A Swindon recycling company has teamed up with French waste-to-energy company Citeo, fuel, gas and low-carbon electricity generator Total and global brands Nestle and Mars to develop an innovative industrial chemical recycling industry in France.
Recycling Technologies will be part of this first-of-a-kind consortium of world-leading players from across the plastic packaging value chain. The consortium will examine the technical and economic feasibility of recycling complex plastic waste, such as small, flexible and multilayered food-grade packaging. These products are currently considered non-recyclable and are either incinerated or disposed of in landfills.
“We are delighted to be the technology provider for this project,” said Elena Parisi, Sales & Marketing Director at Recycling Technologies. “This cross-sector partnership is a great example of the industry working together to bring about the changes necessary to make plastic sustainable. We must carve out a clear pathway that others in the value chain will follow to boost plastic recycling capacity in France and elsewhere.”
“This ambitious project meets Citeo’s goal of finding end-to-end solutions for all packaging. New recycling technologies, such as chemical recycling, will take performance to the next level and accelerate the circular economy for post-consumer plastic waste, especially when it is complex,” said Jean Hornain, Chief Executive Officer of Citeo. “Our initiative will be a key driver to deliver short- and medium-term solutions.”
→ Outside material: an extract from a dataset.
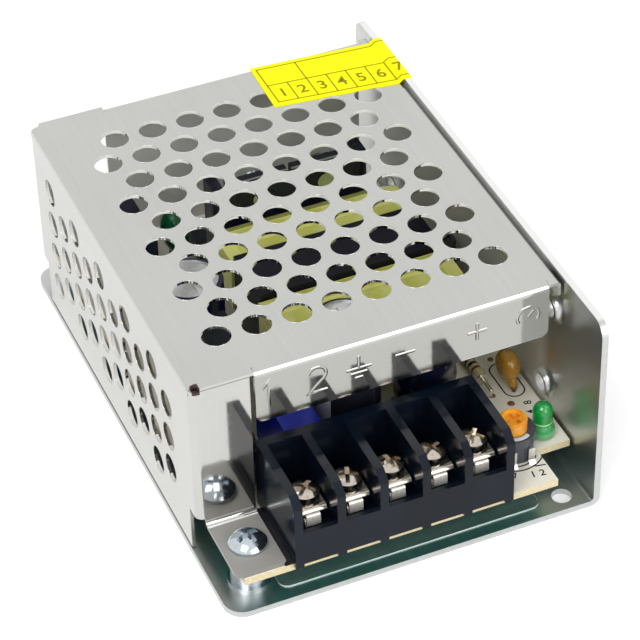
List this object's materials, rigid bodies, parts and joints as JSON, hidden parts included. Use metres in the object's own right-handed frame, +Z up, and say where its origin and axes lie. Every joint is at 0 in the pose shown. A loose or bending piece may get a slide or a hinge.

“By addressing the circular economy challenges of food-grade plastics, chemical recycling is a perfect addition to our existing mechanical recycling activities,” said Bernard Pinatel, President Refining & Chemicals at Total. “The project announced today to develop an industrial sector involving major players in the packaging value chain is an important step in our ambition to produce 30% recycled polymers by 2030.”
“We are delighted to join this cross-value-chain consortium to help identify the right system to recycle flexible plastic packaging,” said Kate Wylie, Global Vice President, Sustainability at Mars. “In line with Mars’s Circular Packaging Plan including the goal for 100% plastic packaging to be reusable, recyclable or compostable packaging by 2025, we plan to reduce unnecessary packaging, redesign for circularity and invest to close the loop. Identifying and investing in the right waste management systems is a critical part of the solution to address the plastic waste problem. We support this new pyrolysis project in France to help identify circular systems for post-consumer plastic packaging and consequently increase the scale of recycling across Europe.”
“We are aiming for 100% of our packaging to be reusable or recyclable by 2025. Combining our expertise in a collective project to improve recycling is something we need to do to tackle the global plastic issue,” said Mathieu Tuau, Head of Packaging and Sustainability at Nestlé France.
Recycling Technologies key business proposition is its modular and scalable machine – the RT7000 – which chemically converts plastic waste, which currently cannot be recycled, into Plaxx® – a valuable hydrocarbon product. The machine is sized to be installed at existing waste sites and recycling centres, diverting residual plastic waste from ending up landfilled, incinerated or exported overseas.
The company intends to integrate into current recycling infrastructure by scaling out. Our mission is to build 1300 RT7000 machines in the next decade, to underpin our mission of producing 7 million tonnes of Plaxx® by 2027. In doing so, it says it will add 10 million tonnes of recycling capacity.